The international community must avoid a repetition of the unhappy experience of the 1930s, when policies based on acute nationalism, massive and systematic violations of the most elementary human rights and a cult of force at the expense of law, led directly to fatal breaches of the peace. We must recall how indifference towards international co-operation and short-term political calculations threatened the framework of the League, contributed to the economic and social chaos and led the world to what was almost its self-destruction.
On the other hand, let us reread and remember the passionate speeches at the first session of our Assembly. The United Nations, founded after the most deadly war in mankind's history, was then seen as both a symbol and an indispensable tool. As a symbol, the United Nations embodied the profound aspiration of the international community for a more democratic, more egalitarian, more just and more stable world, in which all States, big and small, would feel a common responsibility for the well-being of mankind. As a tool, our Organization offered the best framework for promoting international co-operation in the service of peace and security, reconstruction and development.
That is why since their accession to independence the former colonies in Africa, Asia and Latin America have en mass become members of the Organization, thus confirming its universality and giving it the dynamism and diversity that have enabled it to write the finest pages in the history of multilateral co-operation.
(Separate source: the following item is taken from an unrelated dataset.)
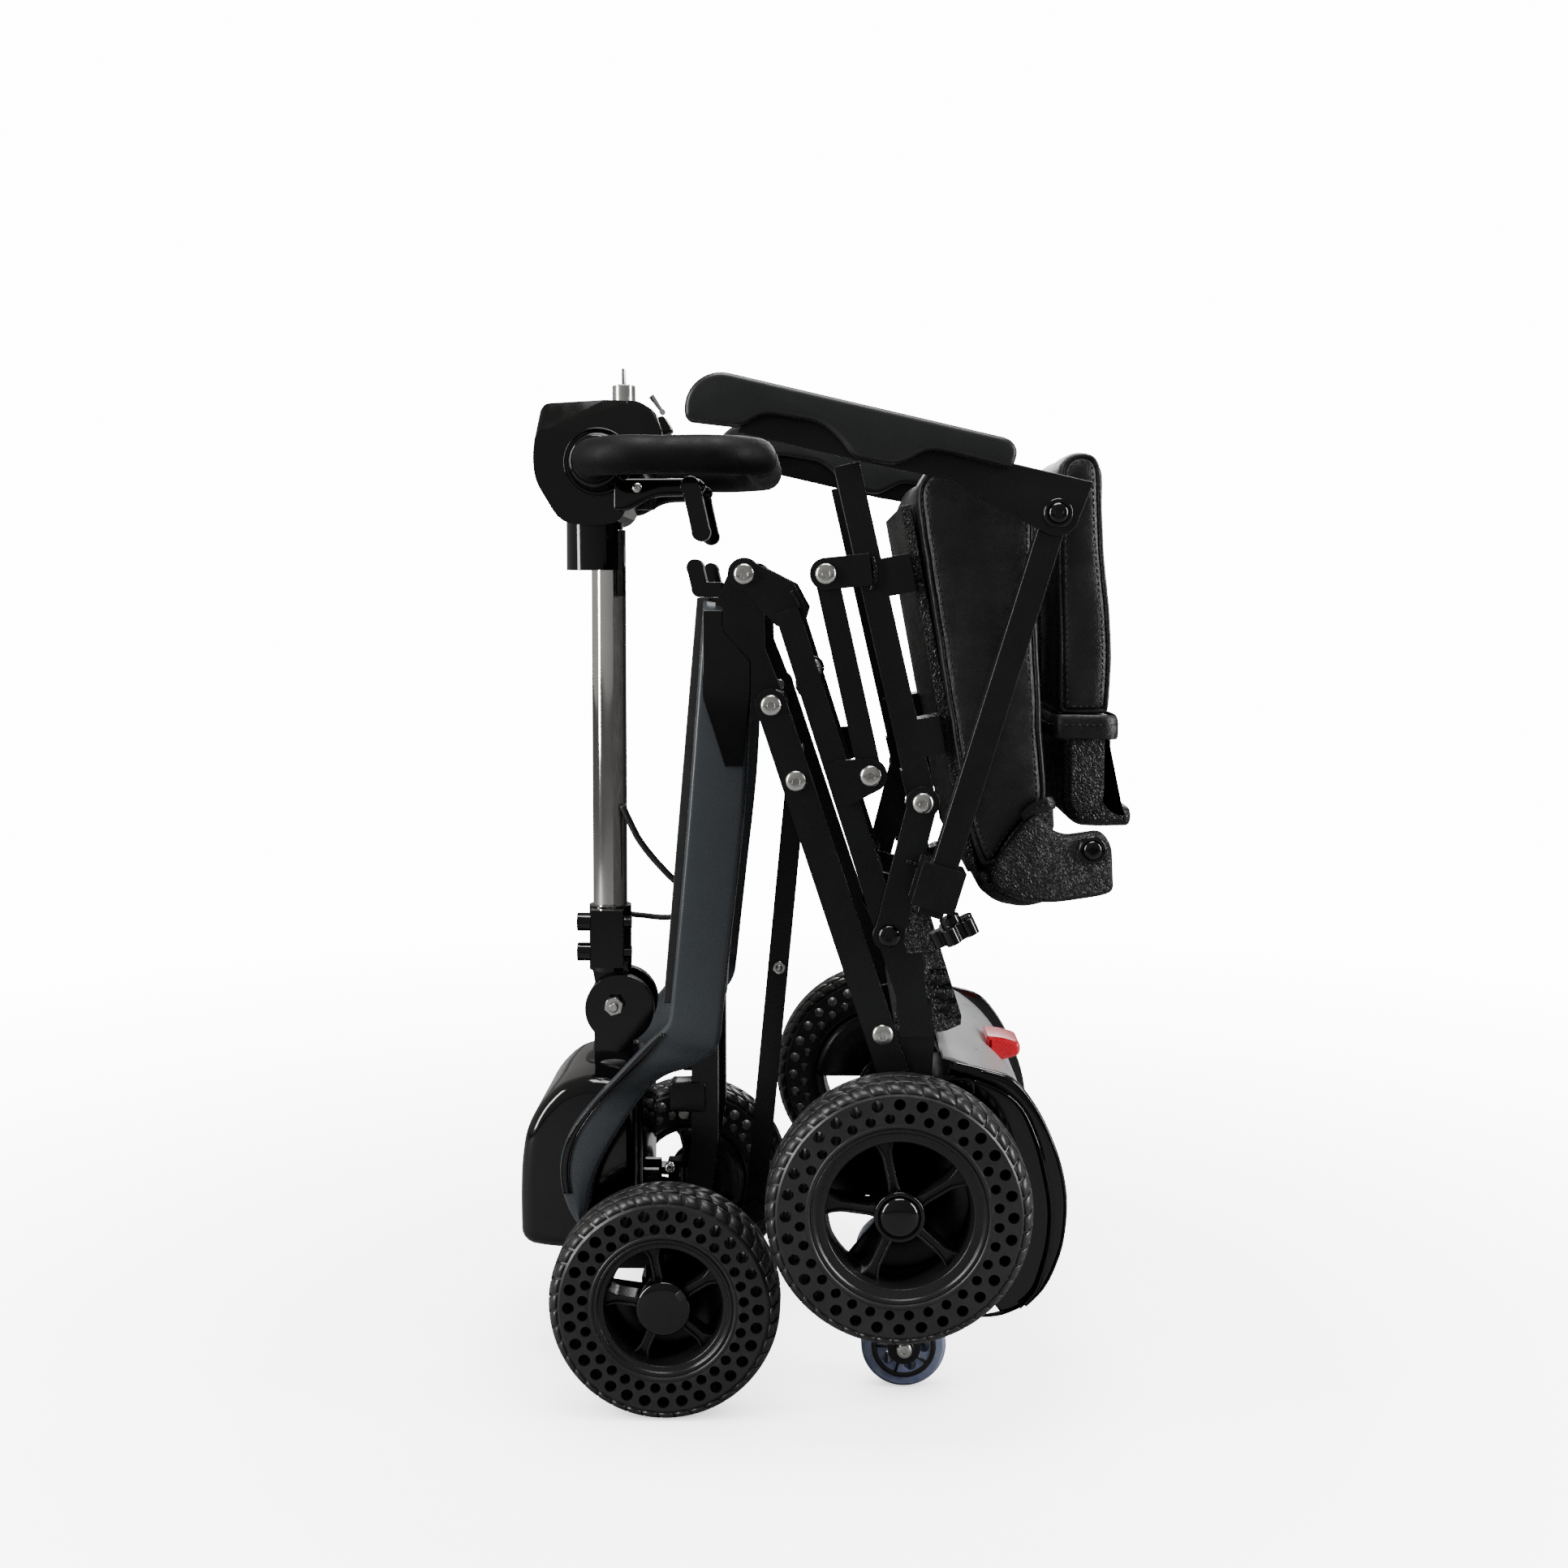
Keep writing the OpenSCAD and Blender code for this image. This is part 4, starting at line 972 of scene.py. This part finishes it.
knurl = [tube([(-138 + 8.7 * math.cos(a), -30 + 8.7 * math.sin(a), z) for z in (725.2, 731, 736.4)], 0.5, 5)
         for a in np.linspace(0, 2 * math.pi, 30, endpoint=False)]
piece("dial_knurling", *merge(*knurl), "rim_plastic", "dial")

# ---- front shroud
SHROUD = rounded([(-139, 98), (-213.5, 98.4), (-235.2, 101.7), (-242.4, 109.5), (-242.9, 144.1), (-241.9, 173.5),
                  (-238.1, 199.1), (-227.1, 221.1), (-208.9, 239.4), (-187.3, 246.2), (-176.5, 246.4), (-139, 241)],
                 [3, 12, 10, 10, 30, 30, 30, 30, 26, 20, 12, 6], 6)
piece("front_shroud_shell", *loft(SHROUD, -76, 76, 13, 5.0, 6, extra=2), "black_gloss", "front_frame",
      replaces=("front_shroud",))
boot = [(27, 238), (27.5, 245), (25.5, 248.5), (22.6, 250), (20.5, 253), (20.5, 256.5), (18.6, 258.5), (17.2, 258.5)]
rings = [[(*polar((-168, 0), r, 360 * k / 64), z) for k in range(64)] for r, z in boot]
piece("steering_boot", *skin(rings, False), "cable_sheath", "front_frame")

# ---- seat corners and backrest shell
CORNER = rounded([(178, 483.6), (191, 470), (201, 467), (228, 471), (236, 459), (237.6, 423), (226, 419.5),
                  (190, 414), (165, 416), (146, 425), (140, 434), (146, 448), (158, 462), (168, 476)],
                 [5, 8, 10, 8, 8, 7, 6, 14, 14, 10, 10, 14, 16, 8], 6)
for tag, side in SIDES:
    piece(f"hinge_corner_cover_{tag}", *slab(CORNER, side, 172, 186.6, 4.5, 2.5, 6), "grained_plastic", "seat",
          replaces=("hinge_corners",))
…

Just as the need for international co-operation to "save succeeding generations from the scourge of war" was clear in 1945, when the United Nations was founded, today it is still essential strongly to reaffirm and strictly to apply with the principles of our Charter.
Senegal solemnly reaffirms its unswerving devotion to the principles of the Charter and its unshakable faith in international co-operation as a way to promote peace, justice and equality and as a tool for understanding between nations in the service of the higher common goals of mankind at this threshold of the second millennium.